Iran's slow revolution
AlJazeera English / Adla Massoud
12-Dec-2009

Six months after Iran's disputed presidential election triggered widespread demonstrations, the country's pro-democracy movement is as strong as ever, experts say.

As this week's protests show, opponents of Iran's regime have taken to using officially sanctioned demonstrations to turn out in large numbers and publicise their message.

But do not expect another revolution.

"This is a civil rights movement working through self-propelling acts of civil disobedience," Hamid Dabashi, a professor of Iranian studies at Columbia University, says. "It will change the very political language of the region."

Asef Bayat, a sociologist and Middle East expert, agrees. Speaking at a panel discussion last week, he argued that Iranian society is beginning to shed its revolutionary tendencies.   

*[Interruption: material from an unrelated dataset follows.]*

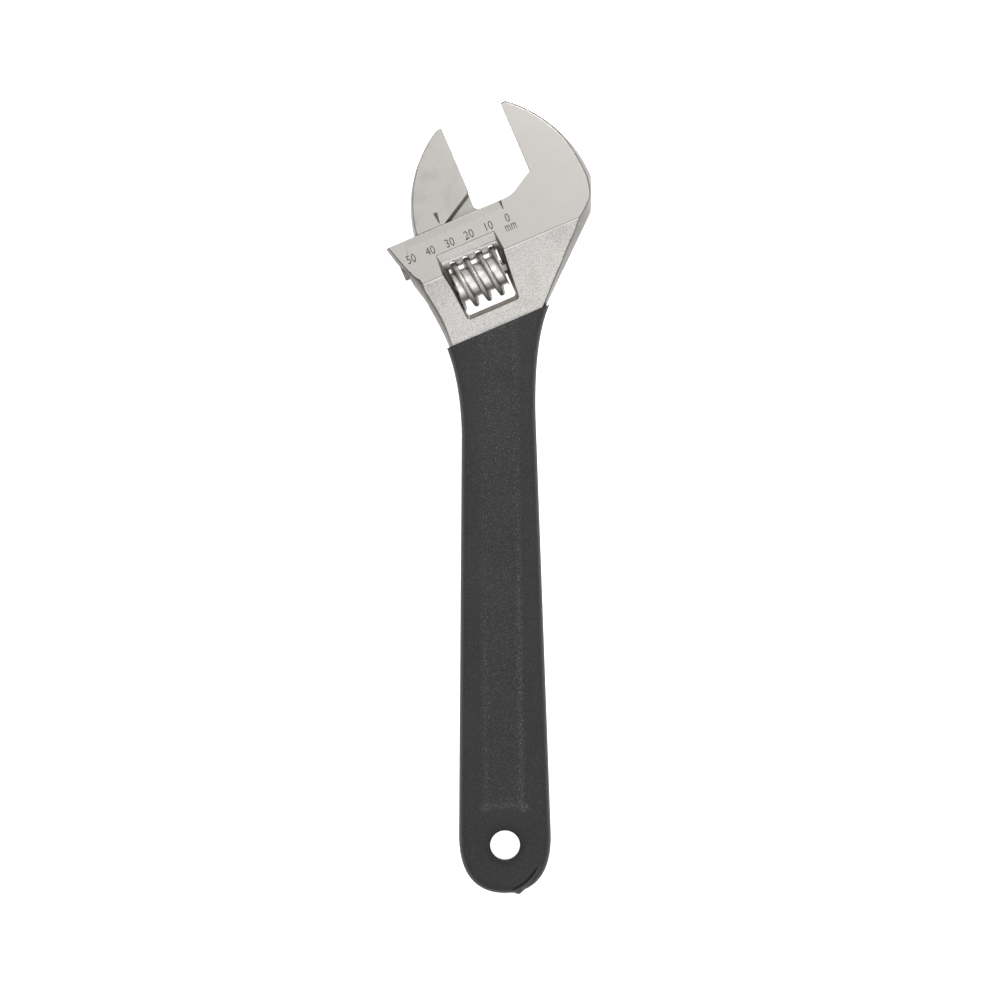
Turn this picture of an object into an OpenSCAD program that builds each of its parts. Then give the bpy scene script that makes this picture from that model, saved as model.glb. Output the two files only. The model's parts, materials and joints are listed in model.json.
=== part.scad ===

"Iranians once saw liberation as simply overthrowing an unjust shah, without much thought as to what would come next," he said. "Thirty years later, that definition has grown to include concepts of individual civil liberties. This has led to a far more mature civil society, that seeks change in increments, not explosive revolution."

The so-called 'Green Movement' was formed after hundreds of thousands of supporters of Mir Hussein Mousavi, President Mahmoud Ahmadinejad's main rival in the presidential elections, took to the streets to protest the result of the poll.